## EXERCISE REQUIREMENTS
Extract from the entries below, exactly as given, only the lines from the line containing "Turn this picture" to the line containing "const SHROUD_TOP_RADIUS = 59;", both lines included.

## THE DATA
________________________

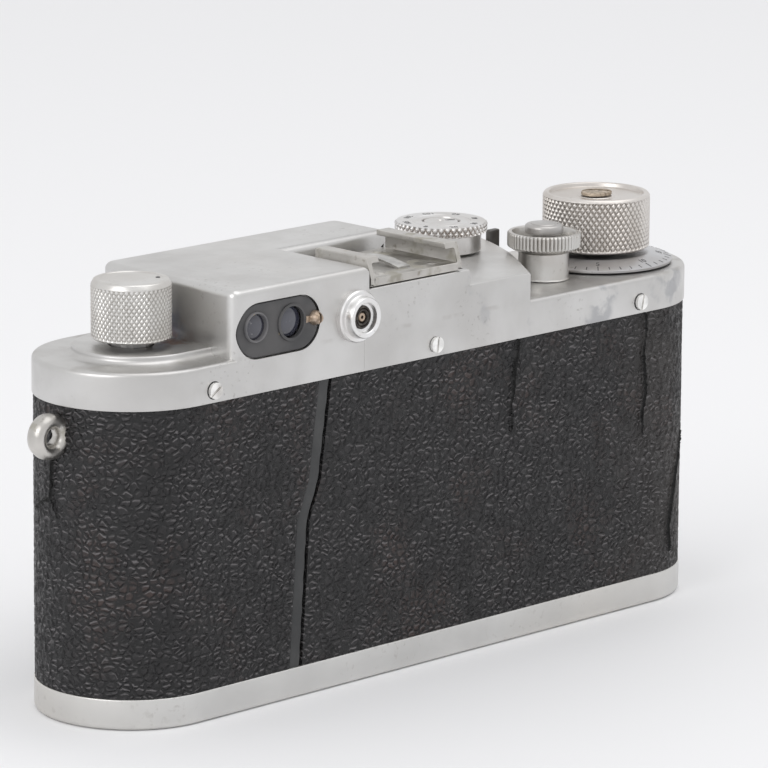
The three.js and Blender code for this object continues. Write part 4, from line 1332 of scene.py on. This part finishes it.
sync_axis_x, sync_axis_z = middle("sync_socket").x / mm, middle("sync_socket").z / mm
sync_front, sync_rim = low("sync_socket").y / mm, high("sync_socket").y / mm
socket_chrome = turned_finish("socket_chrome", (0.86, 0.86, 0.86), (sync_axis_x, sync_axis_z),
                              roughness=0.26, rings=0.2, upright=False)
base_height = sync_rim - sync_front
socket_profile = [(1.9, 0), (4.15, 0), (4.2, 0.1), (4.2, base_height - 1.7), (4.0, base_height - 1.45),
                  (3.45, base_height - 1.4), (3.35, base_height - 1.3), (3.3, base_height - 0.2),
                  (3.15, base_height), (2.55, base_height), (2.4, base_height - 0.12),
                  (2.3, base_height - 0.9), (1.9, base_height - 1.0)]
piece("sync_socket_turned", on_back(turned(socket_profile, 96, True), sync_axis_x, sync_axis_z, sync_front),
      socket_chrome, "camera_body", "chrome_fittings", "sync_socket", crease=35)


def bakelite_finish():
    """Dark brown moulded insulator, dull and dusty."""
    finish = Finish("bakelite", metallic=0.0)
    dust = finish.noise(1300, 3.0).fade(0.5, 0.7)
    finish.wire(
        base_color=finish.blend(dust, (0.03, 0.024, 0.02, 1), (0.13, 0.115, 0.10, 1)),
        roughness=finish.noise(700, 3.0) * 0.2 + 0.45,
    )
    finish.relief(finish.noise(1700, 3.0), 0.03 * mm, 0.4)
    return finish.material


bakelite = bakelite_finish()
ring_top = high("sync_insulator").y / mm - sync_front
insulator = turned([(1.0, 0.3), (1.85, 0.3), (1.85, ring_top - 0.1), (1.7, ring_top), (1.52, ring_top),
                    (1.42, ring_top - 0.3), (1.3, ring_top), (1.1, ring_top), (1.0, ring_top - 0.1)], 64,
                   True)
piece("sync_insulator_ring", on_back(insulator, sync_axis_x, sync_axis_z, sync_front), bakelite,
      "camera_body", "insulator", "sync_insulator")
pin_top = high("sync_contact").y / mm - sync_front
contact = turned([(0, 0.3), (0.8, 0.3), (0.8, pin_top - 0.2), (0.65, pin_top), (0.28, pin_top),
                  (0.28, pin_top - 0.8), (0, pin_top - 0.8)], 40)
piece("sync_contact_pin", on_back(contact, sync_axis_x, sync_axis_z, sync_front), lever_brass,
      "camera_body", "brass", "sync_contact")


# ---- Strap lugs ----
# Two nickelled eyelets stand out of the ends through slots in the covering. Straps have polished the
# dished hole in each.


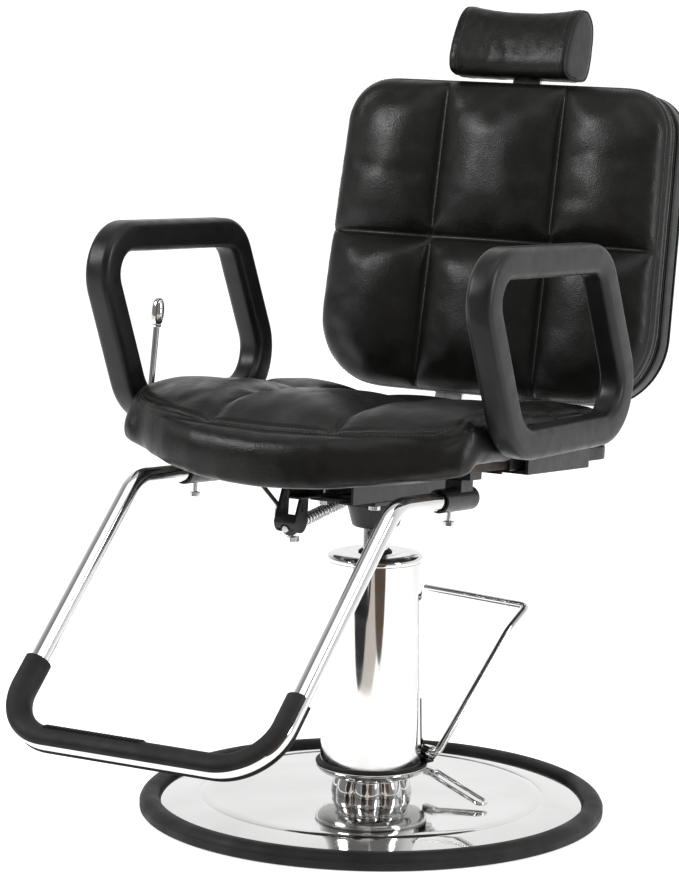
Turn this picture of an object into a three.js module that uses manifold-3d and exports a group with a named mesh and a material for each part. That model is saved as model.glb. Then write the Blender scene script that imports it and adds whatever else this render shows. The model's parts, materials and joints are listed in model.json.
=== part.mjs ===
// Hydraulic barber chair: a round weighted base, a pump column, a reclining upholstered seat.
// Millimetres, +Z up. The origin is on the floor at the column's axis and the sitter faces -Y,
// so +X is the sitter's left.

import * as THREE from 'three';
import { mergeVertices } from 'three/addons/utils/BufferGeometryUtils.js';
import Module from 'manifold-3d';

const wasm = await Module();
wasm.setup();

// ---- Driving dimensions -----------------------------------------------------------------------

const GAP = 0.3; // clearance kept between pieces that touch on the real chair

const BASE_RADIUS = 292;
const RING_INNER_RADIUS = 263.5;
const RING_HEIGHT = 21;
const WEIGHT_PLATE_THICKNESS = 8;
const COVER_TOP_Z = 22.3;

const COLLAR_BOTTOM_Z = 45;
const SHROUD_BOTTOM_Z = 63;
const SHROUD_TOP_Z = 318;
const SHROUD_BOTTOM_RADIUS = 65.5;
const SHROUD_TOP_RADIUS = 59;
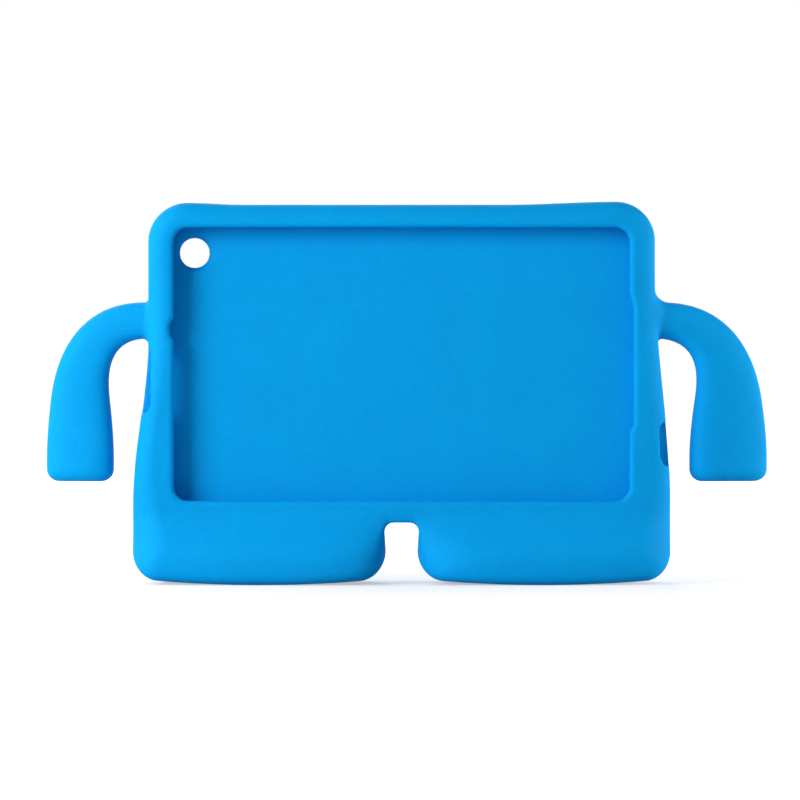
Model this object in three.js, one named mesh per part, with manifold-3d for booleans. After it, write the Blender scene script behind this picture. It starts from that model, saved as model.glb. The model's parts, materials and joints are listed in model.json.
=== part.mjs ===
// A child's tablet case, moulded in one piece of foam: a padded body with a pocket behind a window,
// two arms to carry it by and two feet to stand on.
//
// Millimetres. X runs to the right as the case faces the viewer, Y to the back and Z up. The origin
// lies on the surface that the case stands on, under the middle of the case.

import * as THREE from 'three';
import { LoftGeometry } from 'three/addons/geometries/LoftGeometry.js';
import { mergeVertices } from 'three/addons/utils/BufferGeometryUtils.js';
import Module from 'manifold-3d';

const { clamp, degToRad, lerp, smoothstep } = THREE.MathUtils;

// What the pocket is moulded to hold, lying on its long edge, and the play round it
const tabletWidth = 210.1;
const tabletHeight = 124.4;
const tabletThickness = 8;
const tabletCornerRadius = 8;
const tabletClearance = 0.6;

// The foam round the pocket
const sideWall = 4.4;
const topWall = 5.7;
const crotchWall = 6;
const backWall = 8;
const backTaper = 2.9; // what the back gains in thickness from the top down to the heels
const bodyCornerRadius = 15;
const cornerRise = 1.6; // how far the top corners stand above the middle of the top edge
const cornerRiseWidth = 34;
const edgeRound = 8; // how far the rounded edge reaches in from the outline
const edgeLand = 1.2; // the flat line left along the outline, where the mould parts

// The lip in front of the pocket, and the window in it
const lipThickness = 4;
const lipOverlapEnds = 6.1;
const lipOverlapSides = 2.9;
const windowCornerRadius = 5.2;
const windowEdgeRound = 1.2;

// The notches in the window's ends: a round one for a sensor, a long one for a button
const sensorNotchHeight = 112.3;
const sensorNotchLength = 9.4;
const sensorNotchDepth = 1.8;
const buttonNotchBottom = 69.6;
const buttonNotchLength = 48.4;
const buttonNotchDepth = 1.8;
const buttonNotchLowRamp = 4;
const buttonNotchHighRamp = 11;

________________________

## OUTPUT OF THE EXERCISE
Turn this picture of an object into a three.js module that uses manifold-3d and exports a group with a named mesh and a material for each part. That model is saved as model.glb. Then write the Blender scene script that imports it and adds whatever else this render shows. The model's parts, materials and joints are listed in model.json.
=== part.mjs ===
// Hydraulic barber chair: a round weighted base, a pump column, a reclining upholstered seat.
// Millimetres, +Z up. The origin is on the floor at the column's axis and the sitter faces -Y,
// so +X is the sitter's left.

import * as THREE from 'three';
import { mergeVertices } from 'three/addons/utils/BufferGeometryUtils.js';
import Module from 'manifold-3d';

const wasm = await Module();
wasm.setup();

// ---- Driving dimensions -----------------------------------------------------------------------

const GAP = 0.3; // clearance kept between pieces that touch on the real chair

const BASE_RADIUS = 292;
const RING_INNER_RADIUS = 263.5;
const RING_HEIGHT = 21;
const WEIGHT_PLATE_THICKNESS = 8;
const COVER_TOP_Z = 22.3;

const COLLAR_BOTTOM_Z = 45;
const SHROUD_BOTTOM_Z = 63;
const SHROUD_TOP_Z = 318;
const SHROUD_BOTTOM_RADIUS = 65.5;
const SHROUD_TOP_RADIUS = 59;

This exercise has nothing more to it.